Even while a large percentage of the financial industry workforce is operating from home, banks can take actions to help maintain the vibrant communities they serve.
Community banks are looking to make available as much liquidity as possible to fund Small Business Administration (SBA) loans for businesses trying to get through the coronavirus pandemic. Banks need to look at their balance sheets and figure out ways to free up capital. That means reducing collateral and improving liquidity ratios.
One solution for increasing liquidity involves moving collateralized funds to a Federal Deposit Insurance Corporation-protected reciprocal deposit program, where deposits received go through a network of banks so the full amount is FDIC-insured. Most states have passed legislation allowing local subdivisions, including school districts, to use these reciprocal networks as an alternative to collateralization. Further, the federal government passed legislation in 2018 allowing banks to treat these reciprocal deposits as core deposits.
Allotting space on their balance sheets allows banks to immediately increase lending to small businesses before having to scour for additional deposits, and small businesses have never needed community banking support more than now, as is evident by the number of SBA loan applications filed.
Clients can find ways to help, too. Consider a municipal government. Forty-eight states, at last count, have passed legislation approving the use of reciprocal deposit programs; they are no longer forced to use collateralized deposits. Municipal governments in states that recently adopted such legislation, including New Jersey, Georgia and Washington, may not realize they now have access to more competitive rates, more diverse sources for deposits, and are not limited to banks with large security portfolios.
By working with their banker to move municipal funds from a collateralized program into an FDIC-insured reciprocal deposit sweep program, municipalities open up liquidity for the bank, allowing them to serve other local businesses and organizations in need of financial assistance during the COVID-19 crisis. By converting collateralized deposits to reciprocal deposits, public fund managers can help make sure businesses can access these loans through their community bank.
Government entities should review price, flexibility and service with no extra cost or requirements. Moving public funds into the FDIC-insured reciprocal deposit programs gives banks more incentive to work with municipalities, driving competition and options.
Banks still have to look out for their own bottom line. During this crisis, some banks may not be interested in taking additional deposits that require collateral, limiting the number of banks available to municipal and public funds and, therefore, decreasing competition for municipal business. This is a negative for municipalities, as they want competition to improve rates and fight for their business.
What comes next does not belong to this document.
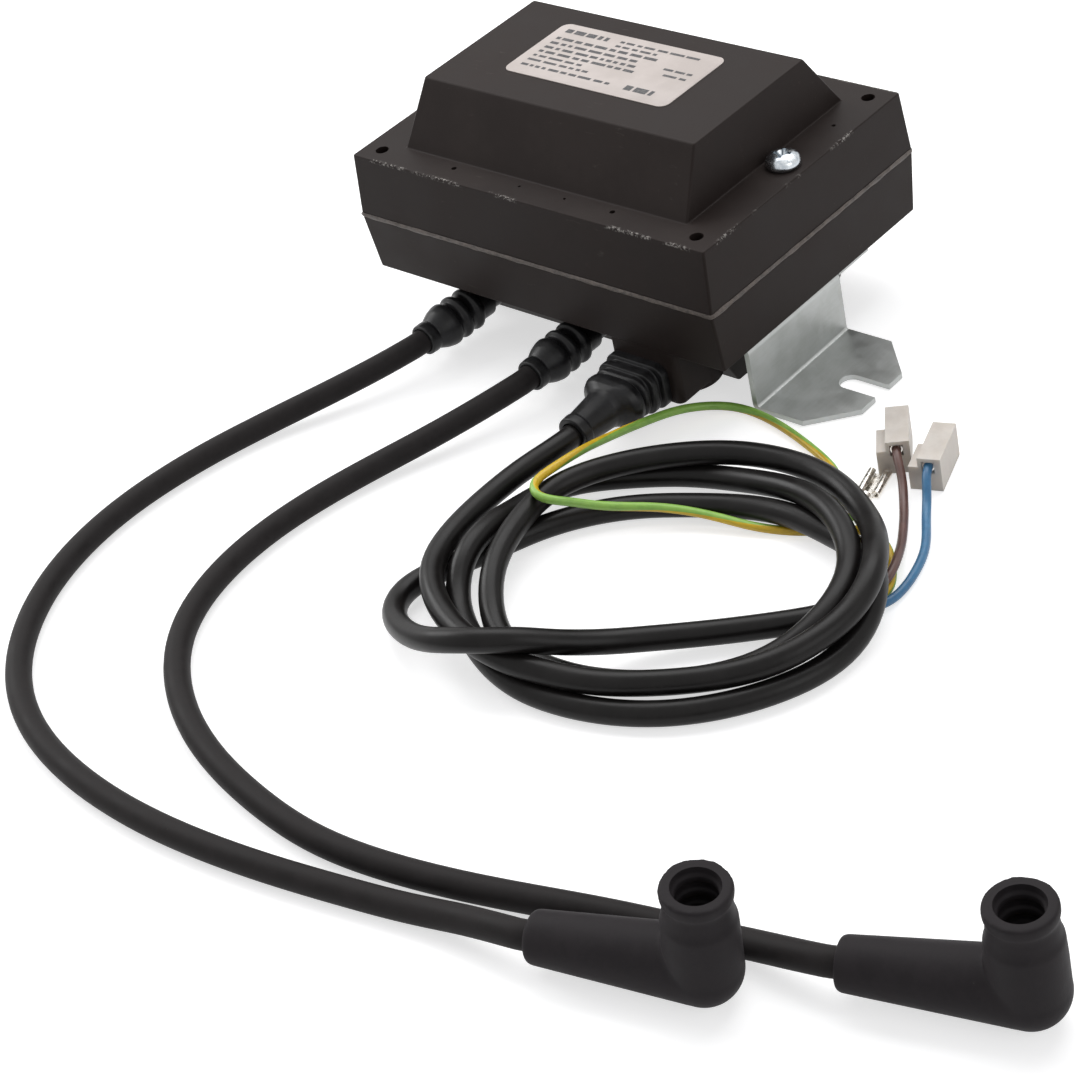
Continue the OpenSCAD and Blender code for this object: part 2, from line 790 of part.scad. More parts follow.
// Routes of the cords, as points in millimetres. Their ends take their place from what holds them.
hv_left_seat = hv_left_root + lean(hv_left_lean) * (gland_l - rim_h);
hv_right_seat = hv_right_root + lean(hv_right_lean) * (gland_l - rim_h);
function boot_seat(at, turn) =
  [at.x, at.y, sheath_h] + [cos(turn), sin(turn), 0] * (sleeve_l - rim_h);
function boot_lead(at, turn) =
  [at.x, at.y, sheath_h] + [cos(turn), sin(turn), 0] * (sleeve_l + 6);

hv_left_route = [
  hv_left_seat, hv_left_seat + lean(hv_left_lean) * 5,
  [-48, -78, 7], [-56.5, -95, 4.6], [-63, -112, 3.5], [-67.5, -133, 3.5], [-68, -156, 3.5],
  [-63, -179, 3.5], [-52.5, -201, 3.5], [-36, -219.5, 3.5], [-14, -232.5, 3.5], [10, -238, 3.5],
  [36, -238, 3.5], [64, -234, 3.5], [92, -229, 3.5], [114, -225.5, 4.2], [128, -223.5, 6.4],
  boot_lead(boot_left_at, boot_left_turn), boot_seat(boot_left_at, boot_left_turn)
];
hv_right_route = [
  hv_right_seat, hv_right_seat + lean(hv_right_lean) * 5,
  [-3.5, -77, 7.2], [-9, -96, 4.8], [-13.5, -116, 3.6], [-16, -138, 3.5], [-15.5, -160, 3.5],
  [-8.5, -182, 3.5], [6, -199, 3.5], [26, -210.5, 3.5], [50, -217.5, 3.5], [76, -219.5, 3.5],
  [102, -217, 3.5], [127, -211, 3.5], [151, -203.8, 3.5], [172, -198.4, 3.5], [189, -195.6, 5.6],
  boot_lead(boot_right_at, boot_right_turn), boot_seat(boot_right_at, boot_right_turn)
];
function seat_in(at, turn, y, z, s) =
  [at.x + s * cos(turn) - y * sin(turn), at.y + s * sin(turn) + y * cos(turn), z];
mains_seat = [supply_x, block_front - grommet_l + rim_h, supply_z];
mains_route = [
  mains_seat, mains_seat + [0, -7, 0], [30.4, -92, 9], [29.6, -106, 8.6], [31, -120, 9.2],
  [35, -133, 9.8]
];
brown_route = [
  [137.6, -90.2, 3.4], [139.2, -83, 3.8], [138.2, -75.5, 3.9], [134.8, -68, 3.2], [129, -57.8, 1.3],
  [122.5, -48.4, 2], [118, -42.6, 5.2],
  seat_in(line_at, line_turn, wire_y, wire_z, -1.5),
  seat_in(line_at, line_turn, wire_y, wire_z, wire_seat)
];
blue_route = [
  [140.4, -91.8, 3.4], [142.9, -87, 1.7], [143.7, -79, 1.2], [140.5, -66.5, 1.2],
  [134, -54.8, 1.2], [129.4, -48.4, 2.4], [127.6, -45, 5.6],
  seat_in(neutral_at, neutral_turn, wire_y, wire_z, -1),
  seat_in(neutral_at, neutral_turn, wire_y, wire_z, wire_seat)
];
earth_route = [
  [139, -91, 1.3], [140.6, -83, 1.3], [138.4, -75.6, 1.3], [130, -66.5, 1.3], [121, -63.6, 1.3],
  [110, -69.5, 1.3], [98, -74.5, 1.5], [86, -78, 3.6], [70.5, -85, 5.8], [58, -92.5, 7.8],
  [51.8, -98.2, 12], [48, -101.2, 14.4], [43.2, -99.8, 14.7], [40.7, -92.6, 14.5],
  [40.2, -80.5, 13.5], [40.2, -67, 10.8], [42.8, -55, 7.2], [48.6, -44.4, 5], [57, -36.4, 2],
  [66, -34.4, 1.3], [80, -37.8, 1.3], [94, -43.2, 1.3], [103.6, -49.4, 1.3], [107, -58, 1.3],
  [111.4, -60.8, 1.4],
  seat_in(earth_at, earth_turn, 0, earth_z, -2.2),
  seat_in(earth_at, earth_turn, 0, earth_z, 2.2)
];

// Solid tube along a route, with one ring of flat sides at each point.
function heading(p, i) = let (d = p[min(i + 1, len(p) - 1)] - p[max(i - 1, 0)]) d / norm(d);
function tube_ring(p, i, r, sides, ref) =
  let (t = heading(p, i), s = cross(ref, t), side = s / norm(s), up = cross(t, side))
    [for (k = [0:sides - 1])
      let (a = 360 * (k + 0.5) / sides) p[i] + r * cos(a) * side + r * sin(a) * up];
module cord(route, d, sides, ref = [0, 0, 1]) {
  skin([for (i = [0:len(route) - 1]) tube_ring(route, i, d / 2, sides, ref)]);
}

module hv_cable_left() { color(rubber) cord(hv_left_route, hv_d, 10); }
module hv_cable_right() { color(rubber) cord(hv_right_route, hv_d, 10); }
module mains_cable() { color(rubber) cord(mains_route, mains_d, 10); }
module brown_wire() { color([0.42, 0.22, 0.15]) cord(brown_route, wire_d, 8); }
module blue_wire() { color([0.16, 0.45, 0.72]) cord(blue_route, wire_d, 8); }
module earth_wire() { color([0.45, 0.72, 0.25]) cord(earth_route, wire_d, 8); }

// Outer shape of the supply cable's loose turns, two strands high. The cores pass under it at the
// right, and the earth core climbs over it in a sloped notch.
coil_h = 2 * mains_d - 0.4;
coil_bend = 12.5;
coil_turns = [[63, -125, 26], [62, -112, 26], [92, -83, 30], [115, -106, 33], [88, -128, 30]];
module coil_outline(inset) {
  hull() for (c = coil_turns) translate([c.x, c.y]) circle(c.z - inset, $fn = 40);
}
module mains_coil() {
  pass_h = 5.4;
  color(rubber)
    difference() {
      linear_extrude(coil_h)
        difference() {
          coil_outline(0);
          coil_outline(coil_bend);
        }
      translate([100, -96, -1]) cube([60, 50, pass_h + 1]);
      translate([98, -72, -2.5]) rotate([0, 0, 214]) rotate([0, -10.5, 0])
        translate([0, -9, 0]) cube([62, 16, 30]);
    }
}

// Push-on receptacle along +X, its mouth at the far end and its flat base below.
module receptacle() {
  grip_l = 2.6;
  mouth_x = 5;
  color(zinc) {
    translate([mouth_x, -tab_w / 2 + roll_r, 0]) cube([tab_l, tab_w - 2 * roll_r, strip_t]);
    for (s = [-1, 1])
      translate([mouth_x, s * (tab_w / 2 - roll_r), roll_r]) rotate([0, 90, 0])
        difference() {
          cylinder(r = roll_r, h = tab_l, $fn = 24);
          translate([0, 0, -1]) cylinder(r = roll_r - strip_t, h = tab_l + 2, $fn = 24);
          translate([-0.3, s > 0 ? -3 : 0, -1]) cube([0.9, 3, tab_l + 2]);
        }
    translate([1, -1.2, 0]) cube([mouth_x, 2.4, strip_t]);
    translate([0, 0, barrel_r]) rotate([0, 90, 0])
      difference() {
        cylinder(r = barrel_r, h = grip_l + 1);
        translate([0, 0, -1]) cylinder(r = barrel_r - strip_t, h = grip_l + 1);
      }
  }
}

// The bare earth receptacle, flat on the ground beside the turns.
module earth_receptacle() {
  translate([earth_at.x, earth_at.y, 0.1]) rotate([0, 0, earth_turn]) receptacle();
}

// Connector housings lie on a long edge, each with a key rib, a wire hole and a mouth.
module connector_housing(at, turn) {
  color(nylon)
    translate([at.x, at.y, 0]) rotate([0, 0, turn])
      difference() {
        union() {
          translate([0, -conn_w / 2, 0]) cube([conn_l, conn_w, conn_h]);
          translate([0, conn_w / 2 - eps, 0]) cube([conn_l * 0.62, key_w, key_h]);
        }
        translate([5.5, -conn_w / 2 + 1.1, 1]) cube([conn_l, conn_w - 2.2, conn_h - 2]);
        translate([-1, wire_y - 1.7, wire_z - 1.7]) cube([8, 3.4, 3.4]);
      }
}
module line_housing() { connector_housing(line_at, line_turn); }
module neutral_housing() { connector_housing(neutral_at, neutral_turn); }

// A receptacle on its edge inside a housing: crimp at the wire hole, blade grip behind the mouth.
module housed_receptacle(at, turn) {
  grip_x = 6;
  color(zinc)
    translate([at.x, at.y, 0]) rotate([0, 0, turn]) {
      translate([grip_x, -0.9, 1.7]) cube([8.4, strip_t, conn_h - 3.4]);
      for (z = [2.6, conn_h - 2.6])
        translate([grip_x, 0.2, z]) rotate([0, 90, 0])
          difference() {
            cylinder(r = 1.3, h = 8.4, $fn = 24);
            translate([0, 0, -1]) cylinder(r = 0.8, h = 12, $fn = 24);
          }
      translate([0.6, wire_y, wire_z]) rotate([0, 90, 0])
        difference() {
          cylinder(r = 1.62, h = 5.6);
          translate([0, 0, -1]) cylinder(r = wire_d / 2 + fit, h = 4);
        }
    }
}
module line_receptacle() { housed_receptacle(line_at, line_turn); }
module neutral_receptacle() { housed_receptacle(neutral_at, neutral_turn); }

upper_shell();
lower_shell();
seam_bead();
rating_label();
potting_fill();
core_e();
core_i();
magnetic_shunts();
primary_bobbin();
primary_winding();
secondary_bobbin_left();
secondary_bobbin_right();
secondary_winding_left();
secondary_winding_right();
hv_terminal_left();
hv_terminal_right();
supply_terminals();
earth_link();
mounting_bracket();
bracket_screw();
bracket_nut();
screw_sleeve();
hv_gland_left();
hv_gland_right();
mains_grommet();
hv_cable_left();
hv_cable_right();
electrode_boot_left();
electrode_boot_right();
boot_contact_left();
boot_contact_right();
mains_cable();
mains_coil();
brown_wire();
blue_wire();
earth_wire();
line_housing();
neutral_housing();
line_receptacle();
neutral_receptacle();
earth_receptacle();
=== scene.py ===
# %% [markdown]
# # An ignition transformer and its leads
# The object is a potted transformer in a black moulded case. Two high-voltage leads end in rubber
# elbow boots, and a supply cable lies in loose turns beside it, with its three cores bared at the end.
# The solids come from the CAD frame. Here they get their finishes and their cords, and where a moulded
# piece's real surface is softer or finer than its solid, a mesh of its own.

import math
import random

import bmesh
import bpy
import numpy as np
from mathutils import Matrix, Vector, noise


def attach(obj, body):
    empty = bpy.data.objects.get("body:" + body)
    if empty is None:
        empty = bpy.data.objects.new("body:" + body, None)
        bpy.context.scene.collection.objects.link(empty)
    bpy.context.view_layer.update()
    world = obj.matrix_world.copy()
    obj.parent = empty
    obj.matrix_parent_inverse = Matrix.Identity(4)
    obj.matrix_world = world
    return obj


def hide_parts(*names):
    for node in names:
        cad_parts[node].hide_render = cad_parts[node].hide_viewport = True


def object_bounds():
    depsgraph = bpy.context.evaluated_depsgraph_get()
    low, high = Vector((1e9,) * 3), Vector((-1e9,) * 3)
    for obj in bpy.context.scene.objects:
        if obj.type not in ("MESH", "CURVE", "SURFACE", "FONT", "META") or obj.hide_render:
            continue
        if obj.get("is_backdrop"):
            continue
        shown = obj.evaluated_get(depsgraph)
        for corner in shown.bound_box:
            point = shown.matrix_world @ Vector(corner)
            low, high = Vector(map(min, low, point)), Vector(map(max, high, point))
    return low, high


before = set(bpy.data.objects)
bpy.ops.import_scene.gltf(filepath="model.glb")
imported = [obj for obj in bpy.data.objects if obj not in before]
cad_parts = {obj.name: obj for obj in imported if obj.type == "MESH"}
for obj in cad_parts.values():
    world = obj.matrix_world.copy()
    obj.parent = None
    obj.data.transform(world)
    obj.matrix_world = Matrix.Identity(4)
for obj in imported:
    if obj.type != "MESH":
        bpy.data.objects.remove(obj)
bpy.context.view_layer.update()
scene = bpy.context.scene
MM = 0.001
print("solids in the frame:", len(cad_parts))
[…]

With fewer banks vying for their business because of collateral requirements, municipalities may see lower rates, fewer services and less flexibility. They want to make sure they have access to as many banks as possible so banks will bid aggressively for their business. This could mean moving from a state-regulated collateral requirement program to an FDIC-insured reciprocal deposit sweep program. There is little to no impact to switch, and the funds are always liquid and protected by the full faith and credit of the federal government. It is in the best interest of all parties involved to make sure our local banks are stable, liquid and able to support the communities that depend on them.
Ultimately, it’s up to everyone to do whatever is possible to help out our communities during this unprecedented time. The actions taken — or not taken — right now will have long-lasting implications for years to come. Making sure banks have the liquidity they need to reinvest in their communities will be a driving force in preventing small businesses from closing down for good.